In horror she saw the fire around her television screen soar up and become an arch of flame. There was a shimmer in the air and something stepped out of the fire towards her.

It stood almost seven feet tall and clad in scraps of black armour. Its skin was the deep red of blood and its eyes were of a lizard, if a lizard ever truly could look as malevolent as this being. Its fingers were long and ended in wicked claws as sharp as razors. It raised a hand now and pointed a claw at Mary.

“You, Mortal!” It intoned in a voice as deep and forbidding as the deepest depths of the ocean, “You have spoken one of the ancient words lost to the tongue of Men. It is a sign to me to find you. I require a mortal to join me in my campaign against the forces of light. You shall help lead the endless armies of the damned in glorious conquest. What say you?”

Now Mary has some moral qualms about accepting such an offer. She was not religious herself, though her mother had been a devout member of the Church of England all her days, but deep down she felt that it probably wasn’t on to accept an offer to join the forces of what she could only describe as a demon. Not only that but it led to some fundamental questions about the nature of the universe.

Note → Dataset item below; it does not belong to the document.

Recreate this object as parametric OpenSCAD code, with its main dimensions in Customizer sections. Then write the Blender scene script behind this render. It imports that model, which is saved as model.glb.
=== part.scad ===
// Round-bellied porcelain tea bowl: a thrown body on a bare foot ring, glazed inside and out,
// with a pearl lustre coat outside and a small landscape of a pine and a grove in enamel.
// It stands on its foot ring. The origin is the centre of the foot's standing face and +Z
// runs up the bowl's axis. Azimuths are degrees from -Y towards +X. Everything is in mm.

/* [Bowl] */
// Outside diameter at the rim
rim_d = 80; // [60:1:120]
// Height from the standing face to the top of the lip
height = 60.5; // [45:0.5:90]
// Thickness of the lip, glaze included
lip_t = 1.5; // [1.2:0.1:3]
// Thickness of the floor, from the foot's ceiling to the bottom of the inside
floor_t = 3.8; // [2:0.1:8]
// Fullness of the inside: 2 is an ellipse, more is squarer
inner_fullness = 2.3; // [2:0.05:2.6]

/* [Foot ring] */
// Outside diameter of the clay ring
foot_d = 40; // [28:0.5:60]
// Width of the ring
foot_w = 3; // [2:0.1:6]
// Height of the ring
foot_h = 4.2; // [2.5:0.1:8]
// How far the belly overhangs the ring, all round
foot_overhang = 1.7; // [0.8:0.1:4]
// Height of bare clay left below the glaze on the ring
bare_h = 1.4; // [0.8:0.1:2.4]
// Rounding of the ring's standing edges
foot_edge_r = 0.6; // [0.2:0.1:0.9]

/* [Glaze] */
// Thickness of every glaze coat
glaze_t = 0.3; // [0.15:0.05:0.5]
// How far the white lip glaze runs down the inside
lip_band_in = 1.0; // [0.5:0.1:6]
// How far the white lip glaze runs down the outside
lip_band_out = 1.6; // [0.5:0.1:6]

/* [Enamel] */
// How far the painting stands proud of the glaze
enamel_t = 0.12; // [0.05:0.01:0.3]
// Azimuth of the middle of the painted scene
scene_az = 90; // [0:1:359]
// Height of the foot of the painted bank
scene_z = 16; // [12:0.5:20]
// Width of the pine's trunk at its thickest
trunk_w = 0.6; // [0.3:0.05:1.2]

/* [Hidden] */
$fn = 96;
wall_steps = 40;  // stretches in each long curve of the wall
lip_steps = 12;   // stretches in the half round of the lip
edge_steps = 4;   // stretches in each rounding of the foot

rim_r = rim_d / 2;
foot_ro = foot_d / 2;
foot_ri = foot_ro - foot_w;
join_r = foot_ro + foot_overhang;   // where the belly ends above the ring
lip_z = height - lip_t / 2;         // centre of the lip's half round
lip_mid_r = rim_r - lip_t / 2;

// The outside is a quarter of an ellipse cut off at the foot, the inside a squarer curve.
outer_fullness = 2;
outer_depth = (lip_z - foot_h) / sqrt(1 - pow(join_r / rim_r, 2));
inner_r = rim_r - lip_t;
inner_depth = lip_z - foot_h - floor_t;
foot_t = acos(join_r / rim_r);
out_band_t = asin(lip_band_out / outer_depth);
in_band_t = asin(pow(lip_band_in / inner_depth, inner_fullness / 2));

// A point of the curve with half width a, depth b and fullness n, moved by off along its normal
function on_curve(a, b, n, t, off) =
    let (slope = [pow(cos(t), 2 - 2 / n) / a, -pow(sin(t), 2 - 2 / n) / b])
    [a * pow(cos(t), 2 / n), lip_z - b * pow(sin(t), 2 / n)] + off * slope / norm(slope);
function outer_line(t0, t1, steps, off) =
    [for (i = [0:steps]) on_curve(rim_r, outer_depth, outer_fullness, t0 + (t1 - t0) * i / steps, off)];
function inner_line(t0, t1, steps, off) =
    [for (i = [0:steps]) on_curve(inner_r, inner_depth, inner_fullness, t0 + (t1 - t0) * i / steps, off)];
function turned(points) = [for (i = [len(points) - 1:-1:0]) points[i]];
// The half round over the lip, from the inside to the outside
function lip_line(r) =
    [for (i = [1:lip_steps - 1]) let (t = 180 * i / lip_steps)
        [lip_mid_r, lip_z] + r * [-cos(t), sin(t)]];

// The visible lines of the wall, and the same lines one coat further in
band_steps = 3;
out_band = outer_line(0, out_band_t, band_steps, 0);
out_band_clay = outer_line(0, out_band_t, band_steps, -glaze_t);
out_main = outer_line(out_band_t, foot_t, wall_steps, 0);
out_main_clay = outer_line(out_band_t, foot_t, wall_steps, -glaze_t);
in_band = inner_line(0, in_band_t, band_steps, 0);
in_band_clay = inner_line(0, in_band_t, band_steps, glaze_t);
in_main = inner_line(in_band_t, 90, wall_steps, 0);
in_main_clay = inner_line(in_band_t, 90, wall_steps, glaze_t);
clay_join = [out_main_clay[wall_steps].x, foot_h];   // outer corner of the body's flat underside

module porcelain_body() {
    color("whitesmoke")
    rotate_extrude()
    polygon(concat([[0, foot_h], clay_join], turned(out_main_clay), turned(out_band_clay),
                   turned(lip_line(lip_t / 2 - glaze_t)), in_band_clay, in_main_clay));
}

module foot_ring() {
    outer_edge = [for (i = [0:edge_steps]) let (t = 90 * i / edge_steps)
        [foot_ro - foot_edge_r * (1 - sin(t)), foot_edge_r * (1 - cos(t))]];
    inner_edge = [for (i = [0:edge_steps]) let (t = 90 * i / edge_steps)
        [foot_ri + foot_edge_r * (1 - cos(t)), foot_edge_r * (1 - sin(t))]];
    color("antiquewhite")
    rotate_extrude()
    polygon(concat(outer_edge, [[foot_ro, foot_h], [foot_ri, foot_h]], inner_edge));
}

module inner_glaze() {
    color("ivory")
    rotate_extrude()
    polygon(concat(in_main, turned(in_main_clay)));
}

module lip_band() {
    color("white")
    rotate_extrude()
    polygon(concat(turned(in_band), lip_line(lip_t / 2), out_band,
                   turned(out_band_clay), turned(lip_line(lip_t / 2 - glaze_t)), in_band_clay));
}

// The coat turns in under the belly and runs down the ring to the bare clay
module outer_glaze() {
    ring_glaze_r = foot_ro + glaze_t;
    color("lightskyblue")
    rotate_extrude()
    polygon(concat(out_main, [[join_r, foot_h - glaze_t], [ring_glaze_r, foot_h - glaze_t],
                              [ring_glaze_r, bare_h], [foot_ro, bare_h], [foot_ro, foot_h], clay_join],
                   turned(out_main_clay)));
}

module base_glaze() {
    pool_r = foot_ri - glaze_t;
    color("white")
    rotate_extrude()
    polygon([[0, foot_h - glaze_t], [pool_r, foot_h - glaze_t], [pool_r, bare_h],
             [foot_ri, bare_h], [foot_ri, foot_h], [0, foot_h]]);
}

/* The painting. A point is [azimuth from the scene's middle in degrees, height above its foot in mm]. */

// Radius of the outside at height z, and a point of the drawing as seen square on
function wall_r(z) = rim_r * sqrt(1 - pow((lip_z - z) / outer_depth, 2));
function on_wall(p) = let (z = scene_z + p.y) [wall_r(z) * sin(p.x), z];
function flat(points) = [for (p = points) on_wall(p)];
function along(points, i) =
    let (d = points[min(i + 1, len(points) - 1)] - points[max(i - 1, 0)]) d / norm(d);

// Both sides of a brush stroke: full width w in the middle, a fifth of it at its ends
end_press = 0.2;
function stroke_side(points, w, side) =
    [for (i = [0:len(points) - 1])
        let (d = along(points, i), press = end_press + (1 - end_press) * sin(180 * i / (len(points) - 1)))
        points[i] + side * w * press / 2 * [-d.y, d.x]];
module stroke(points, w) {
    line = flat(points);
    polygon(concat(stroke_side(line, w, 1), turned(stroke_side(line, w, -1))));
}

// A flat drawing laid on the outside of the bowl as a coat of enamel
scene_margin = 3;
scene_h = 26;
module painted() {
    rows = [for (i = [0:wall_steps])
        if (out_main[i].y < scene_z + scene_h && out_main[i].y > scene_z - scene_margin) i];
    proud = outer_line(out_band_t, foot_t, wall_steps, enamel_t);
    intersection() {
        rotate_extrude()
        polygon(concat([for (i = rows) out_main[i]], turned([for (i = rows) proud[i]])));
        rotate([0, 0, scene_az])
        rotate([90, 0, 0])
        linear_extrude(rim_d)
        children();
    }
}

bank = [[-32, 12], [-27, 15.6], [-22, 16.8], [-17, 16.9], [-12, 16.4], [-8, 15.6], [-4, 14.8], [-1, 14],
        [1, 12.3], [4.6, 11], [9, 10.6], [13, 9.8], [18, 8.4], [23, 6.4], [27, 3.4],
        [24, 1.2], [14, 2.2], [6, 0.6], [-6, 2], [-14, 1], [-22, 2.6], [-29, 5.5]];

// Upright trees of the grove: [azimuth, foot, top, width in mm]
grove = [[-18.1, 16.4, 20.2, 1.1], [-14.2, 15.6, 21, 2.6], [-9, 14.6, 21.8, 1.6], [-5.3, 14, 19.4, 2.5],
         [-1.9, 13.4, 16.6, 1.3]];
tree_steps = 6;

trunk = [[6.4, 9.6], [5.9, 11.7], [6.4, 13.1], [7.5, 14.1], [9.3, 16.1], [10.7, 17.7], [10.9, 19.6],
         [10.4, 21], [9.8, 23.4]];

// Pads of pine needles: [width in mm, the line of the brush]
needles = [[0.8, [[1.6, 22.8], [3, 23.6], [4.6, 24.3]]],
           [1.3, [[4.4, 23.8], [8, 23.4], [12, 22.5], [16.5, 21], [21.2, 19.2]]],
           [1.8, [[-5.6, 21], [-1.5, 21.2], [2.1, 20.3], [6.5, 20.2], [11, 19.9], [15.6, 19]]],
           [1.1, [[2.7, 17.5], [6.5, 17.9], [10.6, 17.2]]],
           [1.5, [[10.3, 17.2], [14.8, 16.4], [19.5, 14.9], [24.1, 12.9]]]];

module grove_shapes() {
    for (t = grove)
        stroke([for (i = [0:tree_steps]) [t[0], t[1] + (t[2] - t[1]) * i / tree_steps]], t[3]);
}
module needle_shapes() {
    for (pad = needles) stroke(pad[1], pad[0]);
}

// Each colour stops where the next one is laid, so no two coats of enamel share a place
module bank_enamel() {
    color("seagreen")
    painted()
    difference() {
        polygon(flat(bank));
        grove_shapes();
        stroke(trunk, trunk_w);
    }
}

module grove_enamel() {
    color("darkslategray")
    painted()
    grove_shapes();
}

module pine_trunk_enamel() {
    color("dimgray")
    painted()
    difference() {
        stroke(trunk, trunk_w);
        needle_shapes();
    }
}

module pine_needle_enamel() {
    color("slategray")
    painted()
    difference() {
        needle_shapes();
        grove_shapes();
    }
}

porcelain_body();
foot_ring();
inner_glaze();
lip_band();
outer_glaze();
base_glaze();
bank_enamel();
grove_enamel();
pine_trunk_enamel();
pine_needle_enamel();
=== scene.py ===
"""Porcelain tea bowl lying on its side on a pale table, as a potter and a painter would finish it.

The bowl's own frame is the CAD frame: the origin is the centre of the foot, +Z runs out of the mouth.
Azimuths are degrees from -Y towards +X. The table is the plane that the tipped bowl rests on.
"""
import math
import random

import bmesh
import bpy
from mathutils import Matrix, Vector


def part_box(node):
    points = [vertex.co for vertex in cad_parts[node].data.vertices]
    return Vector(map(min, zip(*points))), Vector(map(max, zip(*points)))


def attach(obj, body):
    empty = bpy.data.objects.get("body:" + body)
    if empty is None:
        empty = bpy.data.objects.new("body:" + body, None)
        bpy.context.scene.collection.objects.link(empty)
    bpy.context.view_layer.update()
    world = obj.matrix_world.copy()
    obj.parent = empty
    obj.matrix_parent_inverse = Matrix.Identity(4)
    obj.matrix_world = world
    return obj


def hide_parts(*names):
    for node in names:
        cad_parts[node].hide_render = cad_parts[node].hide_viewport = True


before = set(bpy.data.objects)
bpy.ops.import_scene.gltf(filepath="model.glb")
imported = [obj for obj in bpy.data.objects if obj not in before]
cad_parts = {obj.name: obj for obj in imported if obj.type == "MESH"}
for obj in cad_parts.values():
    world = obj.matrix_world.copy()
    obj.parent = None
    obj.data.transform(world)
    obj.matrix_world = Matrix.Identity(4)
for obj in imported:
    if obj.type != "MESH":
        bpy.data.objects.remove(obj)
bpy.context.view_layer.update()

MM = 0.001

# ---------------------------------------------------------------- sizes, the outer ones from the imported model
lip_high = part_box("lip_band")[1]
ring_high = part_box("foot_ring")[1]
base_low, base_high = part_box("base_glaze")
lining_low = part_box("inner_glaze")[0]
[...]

Mary was about to open her mouth to make a few choice enquiries but stopped herself. She did want to try new things and meet new people. It hadn’t worked so far in this world so perhaps it would be no bad thing to attempt to make some friends in the lower planes of existence. Besides, hadn’t she always told her children ‘Never judge a book by its cover’? The creature before her may look like an unstoppable juggernaut of evil but maybe he was nice when you got to know him. It was always worth giving someone a chance.

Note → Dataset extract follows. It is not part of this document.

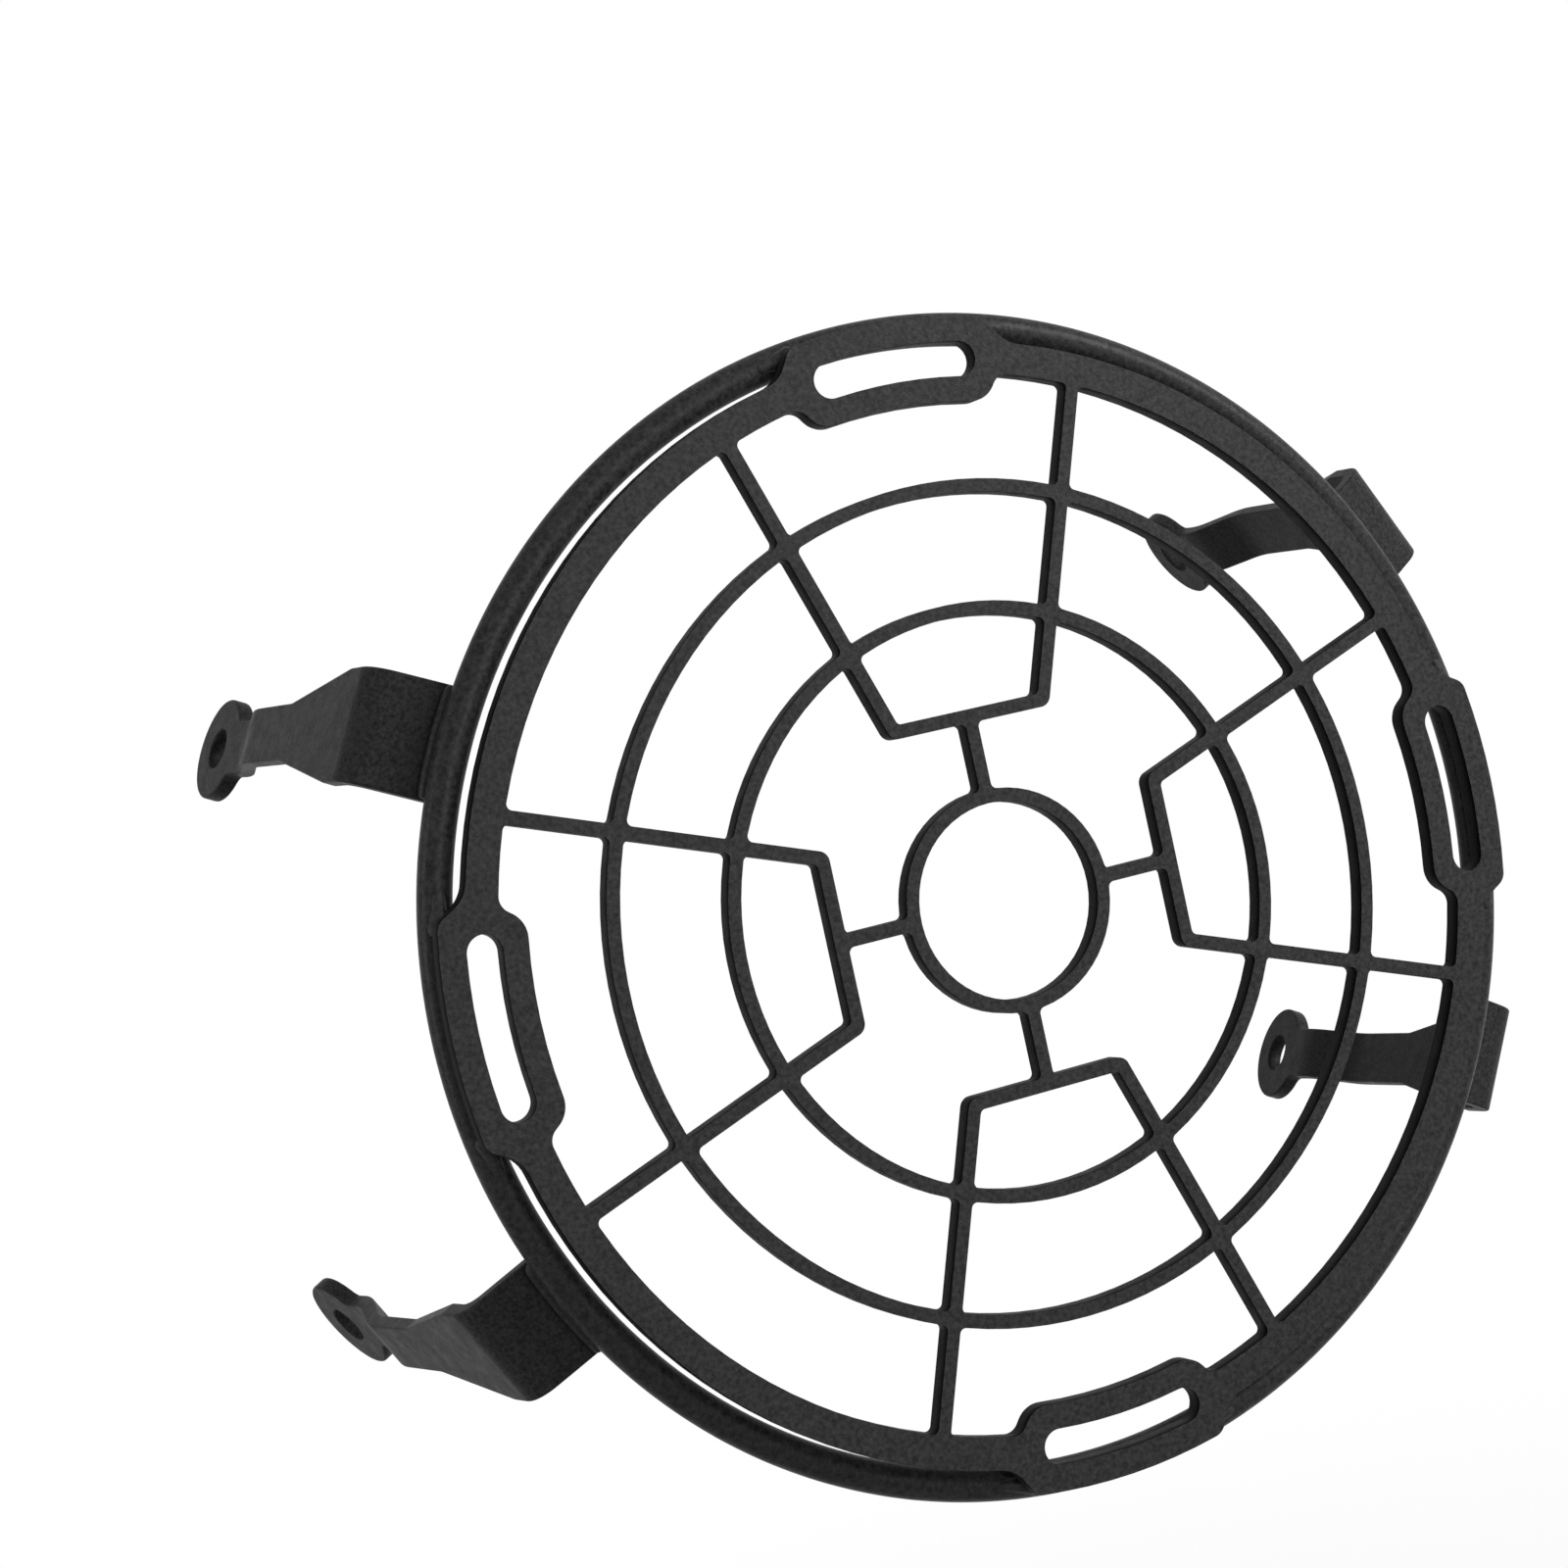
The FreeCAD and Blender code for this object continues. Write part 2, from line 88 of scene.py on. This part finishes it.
class GuardCoating(bpy.types.PropertyGroup):
    """The powder coat: cured black polyester powder with a fine texture."""

    colour: FloatVectorProperty(
        name="Coat colour", description="Main colour of the black powder coat",
        subtype="COLOR", size=3, min=0, max=1, default=linear("1C1C1C"))
    light_colour: FloatVectorProperty(
        name="Grain colour", description="Colour on the tips of the grain",
        subtype="COLOR", size=3, min=0, max=1, default=linear("383838"))
    # Painted shade: the cut walls face sideways, away from the lamps, so they are given this darker colour in
    # place of the faces' colour
    wall_shade_colour: FloatVectorProperty(
        name="Cut wall colour", description="Colour on the cut walls of the sheet, where the coat is dull",
        subtype="COLOR", size=3, min=0, max=1, default=linear("222222"))
    # Painted shade: the cut walls right behind the front edges are painted near black, as the shade where the
    # walls meet the front face; the next setting is how deep that painted band reaches
    edge_shade_colour: FloatVectorProperty(
        name="Edge shade band colour", description="Colour of the cut walls right behind the front edges",
        subtype="COLOR", size=3, min=0, max=1, default=(0.001, 0.001, 0.001))
    edge_shade_depth: FloatProperty(
        name="Edge shade band", description="Depth of the darker band on the cut walls, behind the front edges",
        unit="LENGTH", default=1.8 * MM, min=0.1 * MM)
    grain: FloatProperty(
        name="Grain", description="Width of one grain of the coat's texture",
        unit="LENGTH", default=0.42 * MM, min=0.05 * MM)
    ripple: FloatProperty(
        name="Flow", description="Width of the slow waves where the powder flowed as it cured",
        unit="LENGTH", default=2.6 * MM, min=0.2 * MM)
    relief: FloatProperty(
        name="Relief", description="Height of the grain",
        unit="LENGTH", default=0.055 * MM, min=0)
    roughness: FloatProperty(
        name="Roughness", description="Mean roughness of the satin surface",
        subtype="FACTOR", default=0.5, min=0, max=1)
    smoother: FloatProperty(
        name="Smoother", description="How far the roughness falls where the waves are low",
        subtype="FACTOR", default=0.05, min=0, max=1)
    rougher: FloatProperty(
        name="Rougher", description="How far the roughness rises where the waves are high",
        subtype="FACTOR", default=0.07, min=0, max=1)
    specular: FloatProperty(
        name="Specular", description="Strength of the coat's reflections",
        subtype="FACTOR", default=0.09, min=0, max=1)
    wall_specular: FloatProperty(
        name="Cut wall specular", description="Strength of the reflections on the cut walls",
        subtype="FACTOR", default=0.035, min=0, max=1)


class GuardMetal(bpy.types.PropertyGroup):
    """The edges of the cut sheet and the division of the bent rod."""

    plate_edge: FloatProperty(
        name="Plate edge", description="Rounding of the coated edges of the grille plate",
        unit="LENGTH", default=0.35 * MM, min=0)
    strap_edge: FloatProperty(
        name="Strap edge", description="Rounding of the coated edges of the straps",
        unit="LENGTH", default=0.4 * MM, min=0)
    edge_segments: IntProperty(
        name="Edge segments", description="Faces across a rounded edge", default=3, min=1, max=6)
    sharp_angle: FloatProperty(
        name="Sharp angle", description="Edges turning by more than this are rounded",
        subtype="ANGLE", default=math.radians(55))
    hoop_steps: IntProperty(
        name="Hoop steps", description="Divisions round the hoop", default=360, min=24)
    rod_segments: IntProperty(
        name="Rod segments", description="Divisions round the rod", default=40, min=8)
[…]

“Ok,” she said, “I’ll give it a go.”

The creature laughed a rich, booming laugh, and waved a hand. Before him a sword appeared in the air, the blade as black as midnight and wickedly curved. He grasped it and proffered the handle towards Mary who took it carefully, for she had never held a sword before. Then the creature snapped its fingers and both he and Mary vanished from the mortal plane and she was never seen again.

In the coming months Mary made quite a name for herself as one willing to throw herself into battle with little regard for her own safety. There was no rage so great as that of a repressed middle aged woman and her foes fled before her. At first she impressed the many denizens of the underworld, the goblins, the orcs, the demons, the hellhounds, and all of the dark host; but soon this turned into a deep respect and, finally, to love and adoration. She became known as the Night Mistress and her name was chanted from darkest cavern to deepest tomb. All below knew her and loved her and Mary, for the first time in a long while, felt this love.

And the moral of the story is that love, respect, and admiration may be found in the most unlikely of places.